Do this: Write the material out again in full, exactly.
::: Information provided
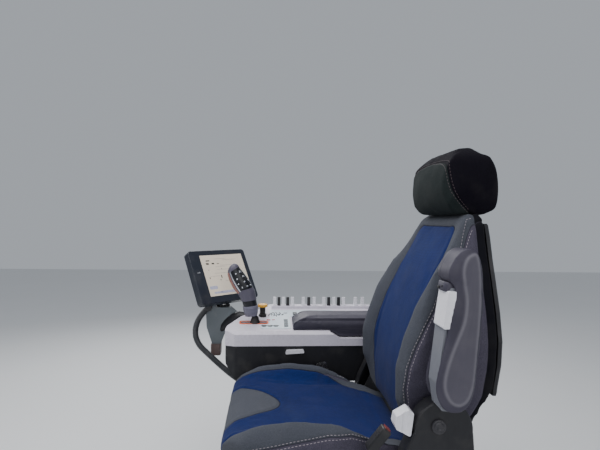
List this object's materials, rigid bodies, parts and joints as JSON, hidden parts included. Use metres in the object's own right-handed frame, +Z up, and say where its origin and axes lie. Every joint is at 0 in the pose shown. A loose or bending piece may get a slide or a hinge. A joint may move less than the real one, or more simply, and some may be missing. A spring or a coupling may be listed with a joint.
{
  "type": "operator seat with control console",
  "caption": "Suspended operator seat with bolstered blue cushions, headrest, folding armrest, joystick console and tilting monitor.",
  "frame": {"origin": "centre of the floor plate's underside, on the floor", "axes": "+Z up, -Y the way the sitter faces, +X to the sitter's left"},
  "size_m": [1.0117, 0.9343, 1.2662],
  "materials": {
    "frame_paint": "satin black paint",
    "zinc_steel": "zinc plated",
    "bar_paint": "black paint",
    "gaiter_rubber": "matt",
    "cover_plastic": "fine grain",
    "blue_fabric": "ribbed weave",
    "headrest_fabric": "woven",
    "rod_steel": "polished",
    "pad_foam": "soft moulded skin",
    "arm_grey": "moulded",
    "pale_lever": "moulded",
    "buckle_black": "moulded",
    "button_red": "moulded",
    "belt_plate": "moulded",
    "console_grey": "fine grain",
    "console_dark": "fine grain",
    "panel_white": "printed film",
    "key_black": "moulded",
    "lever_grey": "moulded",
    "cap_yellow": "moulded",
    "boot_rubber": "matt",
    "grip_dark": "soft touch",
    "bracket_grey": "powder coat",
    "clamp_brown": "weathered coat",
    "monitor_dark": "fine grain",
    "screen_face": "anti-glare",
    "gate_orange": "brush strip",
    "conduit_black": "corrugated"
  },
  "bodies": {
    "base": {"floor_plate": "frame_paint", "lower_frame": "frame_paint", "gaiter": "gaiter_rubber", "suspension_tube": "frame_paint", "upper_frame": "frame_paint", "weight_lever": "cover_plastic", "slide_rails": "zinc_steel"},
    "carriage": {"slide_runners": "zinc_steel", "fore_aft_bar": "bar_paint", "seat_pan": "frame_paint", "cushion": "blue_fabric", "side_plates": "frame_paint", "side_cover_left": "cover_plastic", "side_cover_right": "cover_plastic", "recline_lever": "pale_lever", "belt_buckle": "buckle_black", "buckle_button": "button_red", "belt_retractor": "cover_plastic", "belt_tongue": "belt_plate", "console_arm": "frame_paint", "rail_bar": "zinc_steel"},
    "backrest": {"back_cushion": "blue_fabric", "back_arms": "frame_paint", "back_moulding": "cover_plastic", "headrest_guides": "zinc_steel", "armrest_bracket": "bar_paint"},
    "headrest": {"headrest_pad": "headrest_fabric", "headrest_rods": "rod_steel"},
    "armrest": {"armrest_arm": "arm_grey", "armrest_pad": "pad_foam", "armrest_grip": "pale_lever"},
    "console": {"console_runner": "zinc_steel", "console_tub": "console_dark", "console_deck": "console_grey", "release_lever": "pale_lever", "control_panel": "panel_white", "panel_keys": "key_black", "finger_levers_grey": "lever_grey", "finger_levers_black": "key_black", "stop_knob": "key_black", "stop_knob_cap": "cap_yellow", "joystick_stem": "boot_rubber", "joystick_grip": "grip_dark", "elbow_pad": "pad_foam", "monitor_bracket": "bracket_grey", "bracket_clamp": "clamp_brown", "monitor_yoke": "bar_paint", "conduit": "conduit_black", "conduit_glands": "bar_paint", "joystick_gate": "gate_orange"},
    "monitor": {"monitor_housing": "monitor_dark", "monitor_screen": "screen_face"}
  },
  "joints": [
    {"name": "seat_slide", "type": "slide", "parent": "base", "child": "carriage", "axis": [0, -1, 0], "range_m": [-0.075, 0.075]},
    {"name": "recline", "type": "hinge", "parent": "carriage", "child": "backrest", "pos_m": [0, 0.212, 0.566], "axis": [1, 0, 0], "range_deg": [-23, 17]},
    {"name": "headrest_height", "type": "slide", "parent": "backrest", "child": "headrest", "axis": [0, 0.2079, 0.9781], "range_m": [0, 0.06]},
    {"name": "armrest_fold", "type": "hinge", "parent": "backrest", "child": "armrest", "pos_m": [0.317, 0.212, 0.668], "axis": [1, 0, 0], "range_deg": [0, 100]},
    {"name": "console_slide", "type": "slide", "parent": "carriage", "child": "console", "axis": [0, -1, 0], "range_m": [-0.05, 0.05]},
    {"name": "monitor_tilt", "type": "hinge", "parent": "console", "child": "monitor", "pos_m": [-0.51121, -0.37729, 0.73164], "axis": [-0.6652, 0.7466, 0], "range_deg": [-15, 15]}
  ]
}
::::::
Final result:
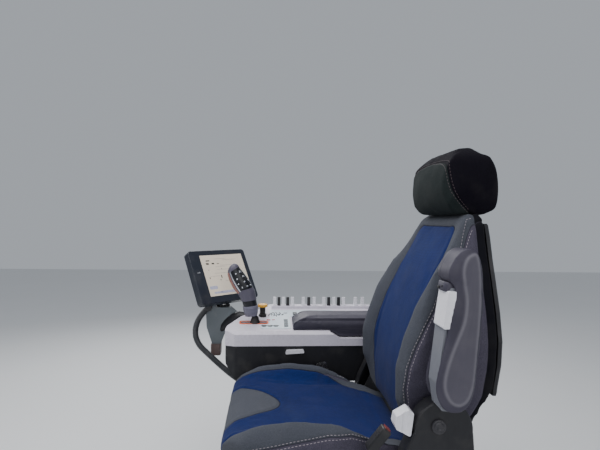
List this object's materials, rigid bodies, parts and joints as JSON, hidden parts included. Use metres in the object's own right-handed frame, +Z up, and say where its origin and axes lie. Every joint is at 0 in the pose shown. A loose or bending piece may get a slide or a hinge. A joint may move less than the real one, or more simply, and some may be missing. A spring or a coupling may be listed with a joint.
{
  "type": "operator seat with control console",
  "caption": "Suspended operator seat with bolstered blue cushions, headrest, folding armrest, joystick console and tilting monitor.",
  "frame": {"origin": "centre of the floor plate's underside, on the floor", "axes": "+Z up, -Y the way the sitter faces, +X to the sitter's left"},
  "size_m": [1.0117, 0.9343, 1.2662],
  "materials": {
    "frame_paint": "satin black paint",
    "zinc_steel": "zinc plated",
    "bar_paint": "black paint",
    "gaiter_rubber": "matt",
    "cover_plastic": "fine grain",
    "blue_fabric": "ribbed weave",
    "headrest_fabric": "woven",
    "rod_steel": "polished",
    "pad_foam": "soft moulded skin",
    "arm_grey": "moulded",
    "pale_lever": "moulded",
    "buckle_black": "moulded",
    "button_red": "moulded",
    "belt_plate": "moulded",
    "console_grey": "fine grain",
    "console_dark": "fine grain",
    "panel_white": "printed film",
    "key_black": "moulded",
    "lever_grey": "moulded",
    "cap_yellow": "moulded",
    "boot_rubber": "matt",
    "grip_dark": "soft touch",
    "bracket_grey": "powder coat",
    "clamp_brown": "weathered coat",
    "monitor_dark": "fine grain",
    "screen_face": "anti-glare",
    "gate_orange": "brush strip",
    "conduit_black": "corrugated"
  },
  "bodies": {
    "base": {"floor_plate": "frame_paint", "lower_frame": "frame_paint", "gaiter": "gaiter_rubber", "suspension_tube": "frame_paint", "upper_frame": "frame_paint", "weight_lever": "cover_plastic", "slide_rails": "zinc_steel"},
    "carriage": {"slide_runners": "zinc_steel", "fore_aft_bar": "bar_paint", "seat_pan": "frame_paint", "cushion": "blue_fabric", "side_plates": "frame_paint", "side_cover_left": "cover_plastic", "side_cover_right": "cover_plastic", "recline_lever": "pale_lever", "belt_buckle": "buckle_black", "buckle_button": "button_red", "belt_retractor": "cover_plastic", "belt_tongue": "belt_plate", "console_arm": "frame_paint", "rail_bar": "zinc_steel"},
    "backrest": {"back_cushion": "blue_fabric", "back_arms": "frame_paint", "back_moulding": "cover_plastic", "headrest_guides": "zinc_steel", "armrest_bracket": "bar_paint"},
    "headrest": {"headrest_pad": "headrest_fabric", "headrest_rods": "rod_steel"},
    "armrest": {"armrest_arm": "arm_grey", "armrest_pad": "pad_foam", "armrest_grip": "pale_lever"},
    "console": {"console_runner": "zinc_steel", "console_tub": "console_dark", "console_deck": "console_grey", "release_lever": "pale_lever", "control_panel": "panel_white", "panel_keys": "key_black", "finger_levers_grey": "lever_grey", "finger_levers_black": "key_black", "stop_knob": "key_black", "stop_knob_cap": "cap_yellow", "joystick_stem": "boot_rubber", "joystick_grip": "grip_dark", "elbow_pad": "pad_foam", "monitor_bracket": "bracket_grey", "bracket_clamp": "clamp_brown", "monitor_yoke": "bar_paint", "conduit": "conduit_black", "conduit_glands": "bar_paint", "joystick_gate": "gate_orange"},
    "monitor": {"monitor_housing": "monitor_dark", "monitor_screen": "screen_face"}
  },
  "joints": [
    {"name": "seat_slide", "type": "slide", "parent": "base", "child": "carriage", "axis": [0, -1, 0], "range_m": [-0.075, 0.075]},
    {"name": "recline", "type": "hinge", "parent": "carriage", "child": "backrest", "pos_m": [0, 0.212, 0.566], "axis": [1, 0, 0], "range_deg": [-23, 17]},
    {"name": "headrest_height", "type": "slide", "parent": "backrest", "child": "headrest", "axis": [0, 0.2079, 0.9781], "range_m": [0, 0.06]},
    {"name": "armrest_fold", "type": "hinge", "parent": "backrest", "child": "armrest", "pos_m": [0.317, 0.212, 0.668], "axis": [1, 0, 0], "range_deg": [0, 100]},
    {"name": "console_slide", "type": "slide", "parent": "carriage", "child": "console", "axis": [0, -1, 0], "range_m": [-0.05, 0.05]},
    {"name": "monitor_tilt", "type": "hinge", "parent": "console", "child": "monitor", "pos_m": [-0.51121, -0.37729, 0.73164], "axis": [-0.6652, 0.7466, 0], "range_deg": [-15, 15]}
  ]
}